======== Data listing

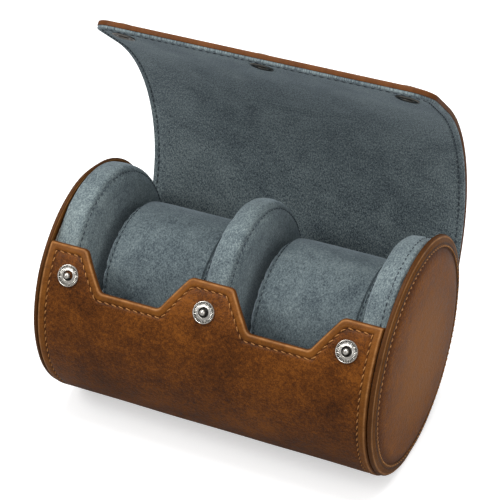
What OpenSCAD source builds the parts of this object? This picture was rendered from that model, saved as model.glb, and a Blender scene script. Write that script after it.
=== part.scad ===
// Two-watch roll case: a leather-covered drum with padded walls, two lift-out pillows
// and a soft flap that rolls over the top and snaps onto three studs at the front.
// X runs along the drum, -Y is the front, Z is up. The origin is on the floor, under the drum's axis.
// Angles round the drum start at its front and go up: 0 is the front, 90 the top, 180 the back.

/* [Drum] */
// Length over the two end rims
case_len = 150; // [130:1:200]
// Outside radius of the leather shell
shell_r = 50.7; // [48:0.1:60]
// Width of the flat that the case stands on
foot_w = 26; // [16:1:34]
// Thickness of the outer leather
leather_t = 1.6; // [1.2:0.1:2.2]
// Thickness of the stiffener board in the shell
board_t = 0.9; // [0.6:0.1:1.4]
// Thickness of the suede lining in the shell
lining_t = 0.9; // [0.6:0.1:1.4]
// Width of the leather turned over at the front edge
turned_edge = 3.7; // [2.5:0.1:6]

/* [Front edge] */
// Angle of the tabs' top edge
tab_deg = 46.4; // [42:0.1:50]
// Angle of the bottom of the two dips
dip_deg = 28.8; // [22:0.1:32]
// Half width of the middle tab at its top
mid_tab_half = 9.4; // [8:0.1:14]
// Distance from the middle to the near end of a dip's floor
dip_near = 19.6; // [17:0.1:24]
// Distance from the shell's end to the far end of a dip's floor
dip_from_end = 27; // [24:0.1:34]
// Width of an end tab at its top
end_tab_w = 16.8; // [12:0.1:20]
// Rounding of the front edge's corners
edge_corner = 1.8; // [0.8:0.1:3]

/* [Ends] */
// How far the end rims lie inside the shell's outside
rim_step = 0.5; // [0:0.1:2]
// Thickness of the end rims along the drum
rim_t = 2.2; // [1.5:0.1:3.5]
// Radial width of the end rims
rim_band = 3.6; // [2.5:0.1:5]
// Groove between the shell and a rim
rim_groove = 0.4; // [0.2:0.1:1]
// Thickness of an end panel's leather
panel_t = 1.3; // [0.9:0.1:2]
// Height of an end panel's dome above its border
dome_h = 2.9; // [1:0.1:5]
// Width of the flat border round an end panel
panel_border = 3.2; // [2:0.1:6]
// Thickness of the stiff board in an end wall
end_board_t = 1.8; // [1.2:0.1:3]

/* [Walls] */
// Thickness of an end wall
end_wall_t = 11.2; // [9:0.1:14]
// Thickness of the middle wall
mid_wall_t = 11.4; // [9:0.1:14]
// Clearance round a wall inside the lining
wall_clear = 0.4; // [0.3:0.05:1]
// Thickness of the suede over the foam
cover_t = 1; // [0.7:0.1:1.4]
// Rounding of the padded edges
wall_round = 3; // [2:0.1:3.4]
// Crown of the padded faces
wall_crown = 0.7; // [0.2:0.1:1.5]
// Thickness of the board in the middle wall
mid_board_t = 1.5; // [1:0.1:2.5]
// Depth of the seam grooves in the padding
seam_dip = 0.5; // [0.2:0.05:0.8]
// Distance of the right wall's seam from the rim
rim_seam = 3.4; // [2.5:0.1:4.5]

/* [Pillows] */
// Gap between a pillow and the wall on each side
pillow_side_gap = 5.2; // [2:0.1:8]
// Radius of a pillow's round top and bottom
pillow_r = 31.5; // [26:0.1:33]
// Height of the pillow's top above the drum's axis
pillow_top = 33.5; // [28:0.1:38]
// How far a pillow sits behind the middle
pillow_back = 1.5; // [0:0.1:3]
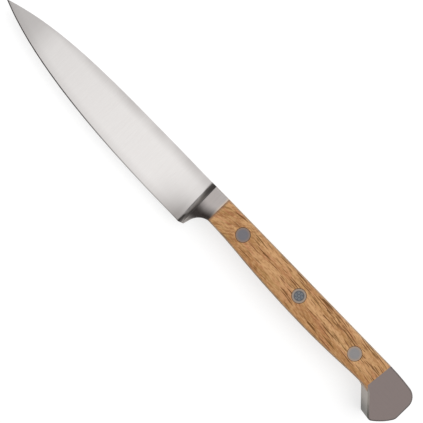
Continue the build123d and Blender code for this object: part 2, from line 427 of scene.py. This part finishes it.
def cove_painted_reflection(tree, along, y):
    """The hollow between blade and bolster: the mask of it, and its tone, painted as dark
    reflection.

    The mask starts softly and ends at the flank. The painted tone darkens towards the flank, is
    paler in the lower half than by the spine, and has a painted dark line along the blade at the
    heel."""
    lower_starts, lower_ends = 3.0, 9.0
    heel_starts, heel_ends = 13.0, 16.0
    upper_start, lower_start = -0.35, 0.0
    upper_full, lower_full, heel_full = 0.3, 1.4, 0.5
    soft_before_flank, soft_past_flank = 0.1, 0.25
    first_ends, last_starts = 0.3, 1.5
    line_ends, face_starts = 0.7, 1.5

    depth = below_spine(tree, y)
    lower = ramp(tree, depth, lower_starts, lower_ends)
    at_heel = ramp(tree, depth, heel_starts, heel_ends)
    start = blend_values(tree, lower, upper_start, lower_start)
    full = blend_values(tree, lower, upper_full, lower_full)
    full = blend_values(tree, at_heel, full, heel_full)
    past_start = maths(tree, "SUBTRACT", along, start)
    soft_width = maths(tree, "SUBTRACT", full, start)
    into = ramp(tree, maths(tree, "DIVIDE", past_start, soft_width), 0.0, 1.0)
    flank_starts, flank_full = cove_length - soft_before_flank, cove_length + soft_past_flank
    before_flank = fading(tree, along, flank_starts, flank_full)

    first = mix(tree, lower, upper_cove_start, lower_cove_start)
    last = mix(tree, lower, upper_cove_end, lower_cove_end)
    tone = mix(tree, ramp(tree, along, first_ends, last_starts), first, last)
    heel_tone = mix(tree, ramp(tree, along, line_ends, face_starts), heel_line, heel_face)
    return product(tree, into, before_flank), mix(tree, at_heel, tone, heel_tone)


def flank_tone(tree, x, lines):
    """The bolster's brushed flank, with a painted warm highlight where it meets the wood."""
    line_width, line_full, line_softness = 0.9, 0.1, 0.3
    colour = mix(tree, lines, flank_groove, flank_ridge)
    line_starts = ramp(tree, x, wood_front - line_width, wood_front - line_full)
    line_ends = fading(tree, x, wood_front, wood_front + line_softness)
    return mix(tree, product(tree, line_starts, line_ends), colour, painted_highlight_by_wood)


def on_lower_bolster(tree, x, y):
    """1 on the lower bolster, where it gets painted shade, reached softly, and a little higher up
    by the wood.
    """
    dark_starts, dark_full = 5.6, 11.2
    rise_by_wood, rise_reach = 1.2, 4.0
    cove_left, cove_passed = 1.6, 2.4
    fades_before_wood, gone_behind_front = 1.0, 7.0
    higher = ramp(tree, x, wood_front - rise_reach, wood_front, high=rise_by_wood)
    depth = maths(tree, "ADD", below_spine(tree, y), higher)
    reached = ramp(tree, depth, dark_starts, dark_full)
    behind_cove = ramp(tree, x, bolster_front + cove_left, bolster_front + cove_passed)
    fade_starts, fade_ends = wood_front - fades_before_wood, wood_front + gone_behind_front
    return product(tree, reached, behind_cove, fading(tree, x, fade_starts, fade_ends))


def lower_bolster_painted_shade(tree, along, y, lines):
    """The bolster's underside painted dark as shade, turning pale down the leg at the heel."""
    leg_starts, leg_full = 12.6, 17.0
    line_ends, face_starts = 0.9, 1.7
    colour = mix(tree, lines, shadow_groove, shadow_ridge)
    down_leg = ramp(tree, below_spine(tree, y), leg_starts, leg_full)
    past_heel_line = ramp(tree, along, line_ends, face_starts)
    return mix(tree, product(tree, down_leg, past_heel_line), colour, pale_leg)


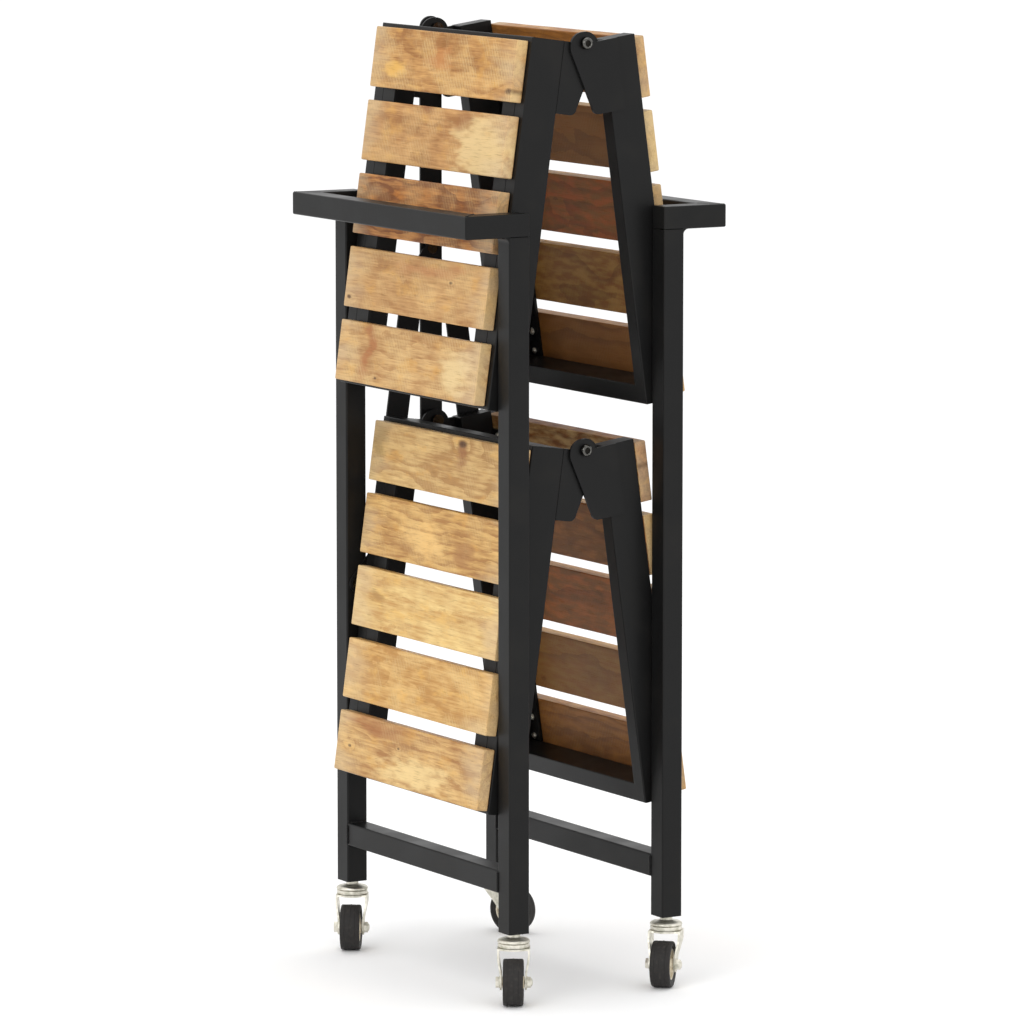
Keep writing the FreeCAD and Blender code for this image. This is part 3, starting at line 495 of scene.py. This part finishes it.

================

Problem description: Set down, exactly as written, each line of the data from its opening line through the one containing "180 the back.". Output nothing more.

Task output:
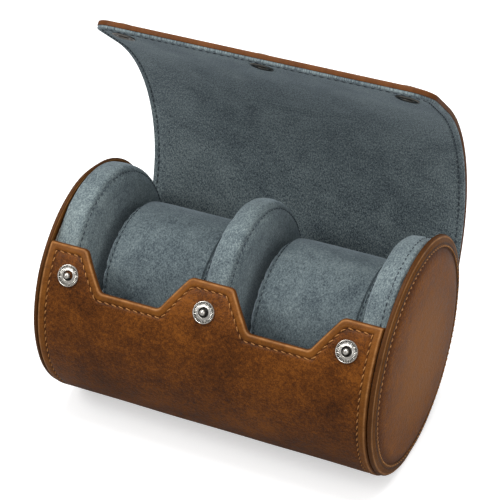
What OpenSCAD source builds the parts of this object? This picture was rendered from that model, saved as model.glb, and a Blender scene script. Write that script after it.
=== part.scad ===
// Two-watch roll case: a leather-covered drum with padded walls, two lift-out pillows
// and a soft flap that rolls over the top and snaps onto three studs at the front.
// X runs along the drum, -Y is the front, Z is up. The origin is on the floor, under the drum's axis.
// Angles round the drum start at its front and go up: 0 is the front, 90 the top, 180 the back.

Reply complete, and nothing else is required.